La trama del processo
Dal controinterrogatorio è già emersa la trama che seguirà il processo. Per loro a Milano i metri quadrati di servizi pubblici e “standard” per ogni cittadino sarebbero stati nel 2012 ben 30, circa il doppio di quelli previsti dalla legge nazionale (18 mq). L’avvocato Michele Bencini, legale di Stefano Rusconi, ha prodotto un documento del Comune secondo cui sull’area c’è “la presenza di numerosi servizi diffusi”: almeno 13 a una distanza di 500 metri e altri “93” nel raggio di un chilometro. I difensori, fra cui Federico Papa e Fabio Todarello (per Carlo Rusconi) e Massimiliano Diodà per il progettista Gianni Beretta, contestano il dato dei 320 abitanti potenziali che in realtà corrisponderebbero a 121 residenti reali. Ricordano come dal “Catasto del Sottosuolo” sia emersa “la presenza di tutte le tipologie di infrastrutture” come reti di “telecomunicazioni, gas e elettrica”.

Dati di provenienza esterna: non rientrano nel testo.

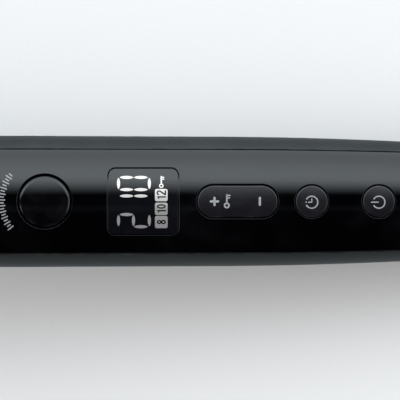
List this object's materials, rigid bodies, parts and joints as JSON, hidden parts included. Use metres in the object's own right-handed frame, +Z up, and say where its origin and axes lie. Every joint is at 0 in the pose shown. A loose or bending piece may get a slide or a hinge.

Il parere della consulente
Un altro passaggio della testimonianza, Mazzoleni lo ha dedicato alla determina dirigenziale del 31 maggio 2018 con cui gli ex dirigenti imputati di Palazzo Marino, Franco Zinna e Giovanni Oggioni (arrestato a marzo 2025 per corruzione, oggi sottoposto a divieto di dimora), avrebbero equiparato, nel pieno dell’iter del progetto, la Scia con atto d’obbligo presentata dal privato e recepita dagli uffici in 30 giorni al permesso di costruire convenzionato. Un “passaggio” che “non sarebbe possibile per il tipo di intervento”, ha spiegato la consulente, perché “richiedeva un rapporto negoziale con l’amministrazione pubblica sul carico urbanistico” ed “è invece diventata un’autocertificazione”. Così come l’architetta ha stimato in oltre 1,2 milioni di euro i benefici economici sulla “monetizzazione” degli “standard” versata al Comune grazie alla qualificazione come “ristrutturazione edilizia”: 530.578,8 euro è la cifra pagata dall’impresa Opm dei Rusconi quando invece secondo la Procura avrebbe dovuto pagare cifre “3 volte superiori”. Non, cioè, i 306,16 euro/mq previsti dal Comune nel 1997 e mai aggiornati, esclusa l’inflazione Istat. Il processo ripartirà l’1 ottobre con un altro consulente dei pm, il professor Alberto Roccella, esperto di diritto amministrativo-urbanistico e costituzionale.